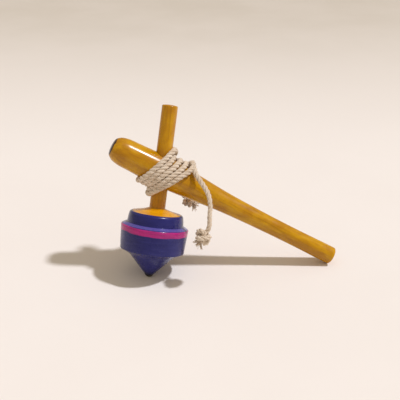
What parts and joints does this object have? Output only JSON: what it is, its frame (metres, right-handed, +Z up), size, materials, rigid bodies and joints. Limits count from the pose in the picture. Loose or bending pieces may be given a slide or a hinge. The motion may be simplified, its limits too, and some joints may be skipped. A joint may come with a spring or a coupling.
{
  "type": "spinning top",
  "caption": "Turned wooden spinning top whose long stem runs through a slanted hole in a tapered wooden handle, with a cotton cord lashed round the crossing.",
  "frame": {"origin": "on the ground at the middle of the object's box, measured without the cord", "axes": "+Z up, +X towards the handle's thin end, +Y away from the front; the top stands on its point and the handle's thin end rests on the ground"},
  "size_m": [0.1771, 0.0647, 0.1265],
  "materials": {
    "point_steel": "dull dark steel",
    "body_lacquer": "glossy blue lacquer on turned wood, with a magenta band and a yellow crown",
    "stem_lacquer": "glossy amber lacquer on turned wood",
    "handle_lacquer": "glossy ochre lacquer on turned wood, dark at the head's end",
    "cotton_cord": "undyed three-strand cotton cord"
  },
  "bodies": {
    "point": {"spinning_point": "point_steel"},
    "top": {"top_body": "body_lacquer", "stem": "stem_lacquer"},
    "handle": {"handle": "handle_lacquer", "cord_lashing": "cotton_cord", "cord_front_tail": "cotton_cord", "cord_front_knot": "cotton_cord", "cord_back_tail": "cotton_cord", "cord_back_knot": "cotton_cord"}
  },
  "joints": [
    {"name": "top_spin", "type": "hinge", "parent": "point", "child": "top", "pos_m": [-0.05908, -0.01599, 0.00023], "axis": [0.1303, 0.3225, 0.9375], "continuous": true},
    {"name": "handle_lift", "type": "slide", "parent": "point", "child": "handle", "axis": [0.1303, 0.3225, 0.9375], "range_m": [0, 0.08]}
  ]
}
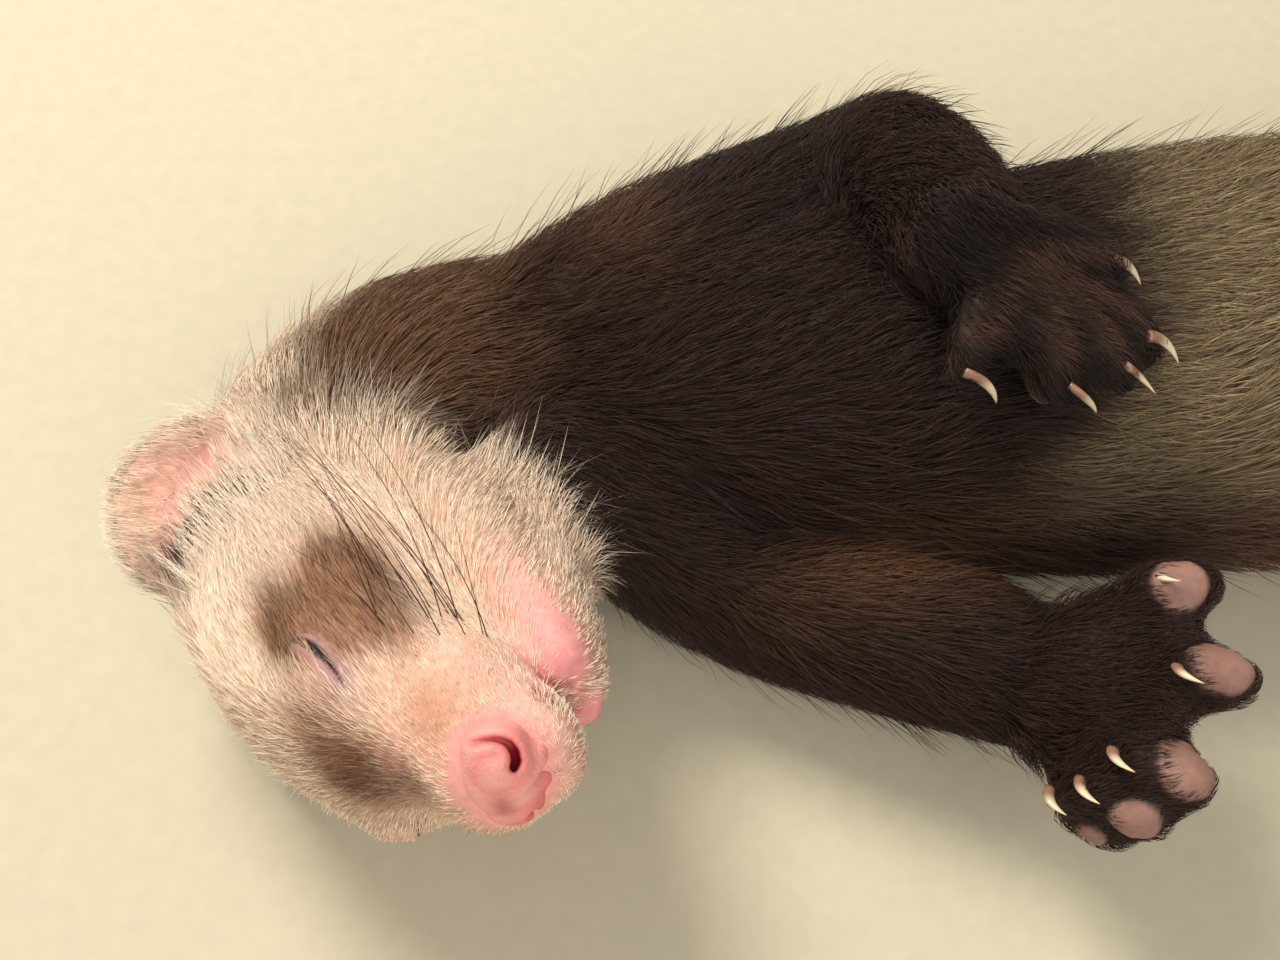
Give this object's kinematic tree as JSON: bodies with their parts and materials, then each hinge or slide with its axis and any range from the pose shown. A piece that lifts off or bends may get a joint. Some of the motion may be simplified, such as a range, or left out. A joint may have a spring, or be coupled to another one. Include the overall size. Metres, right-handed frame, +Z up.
···
[Task brief] Each line of the listing should be echoed back exactly.

[Correct output]
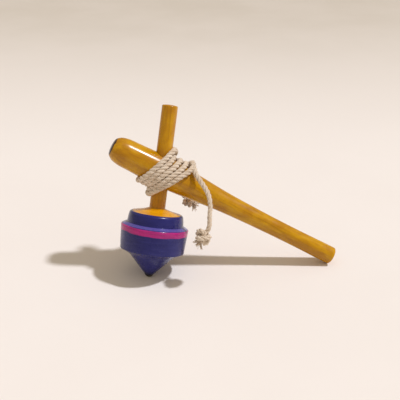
What parts and joints does this object have? Output only JSON: what it is, its frame (metres, right-handed, +Z up), size, materials, rigid bodies and joints. Limits count from the pose in the picture. Loose or bending pieces may be given a slide or a hinge. The motion may be simplified, its limits too, and some joints may be skipped. A joint may come with a spring or a coupling.
{
  "type": "spinning top",
  "caption": "Turned wooden spinning top whose long stem runs through a slanted hole in a tapered wooden handle, with a cotton cord lashed round the crossing.",
  "frame": {"origin": "on the ground at the middle of the object's box, measured without the cord", "axes": "+Z up, +X towards the handle's thin end, +Y away from the front; the top stands on its point and the handle's thin end rests on the ground"},
  "size_m": [0.1771, 0.0647, 0.1265],
  "materials": {
    "point_steel": "dull dark steel",
    "body_lacquer": "glossy blue lacquer on turned wood, with a magenta band and a yellow crown",
    "stem_lacquer": "glossy amber lacquer on turned wood",
    "handle_lacquer": "glossy ochre lacquer on turned wood, dark at the head's end",
    "cotton_cord": "undyed three-strand cotton cord"
  },
  "bodies": {
    "point": {"spinning_point": "point_steel"},
    "top": {"top_body": "body_lacquer", "stem": "stem_lacquer"},
    "handle": {"handle": "handle_lacquer", "cord_lashing": "cotton_cord", "cord_front_tail": "cotton_cord", "cord_front_knot": "cotton_cord", "cord_back_tail": "cotton_cord", "cord_back_knot": "cotton_cord"}
  },
  "joints": [
    {"name": "top_spin", "type": "hinge", "parent": "point", "child": "top", "pos_m": [-0.05908, -0.01599, 0.00023], "axis": [0.1303, 0.3225, 0.9375], "continuous": true},
    {"name": "handle_lift", "type": "slide", "parent": "point", "child": "handle", "axis": [0.1303, 0.3225, 0.9375], "range_m": [0, 0.08]}
  ]
}
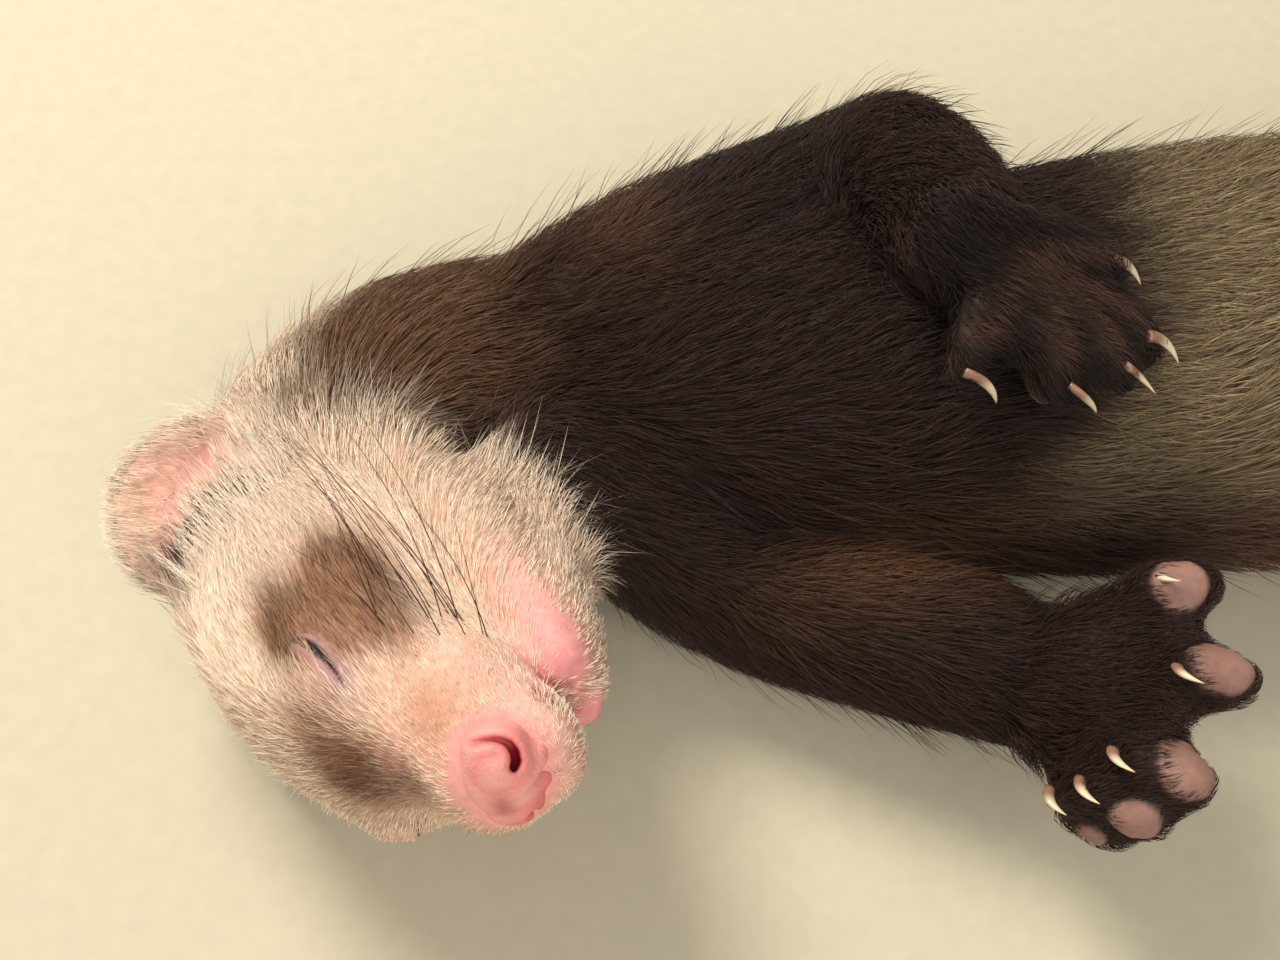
Give this object's kinematic tree as JSON: bodies with their parts and materials, then each hinge or slide with its axis and any range from the pose shown. A piece that lifts off or bends may get a joint. Some of the motion may be simplified, such as a range, or left out. A joint may have a spring, or be coupled to another one. Include the overall size. Metres, right-handed frame, +Z up.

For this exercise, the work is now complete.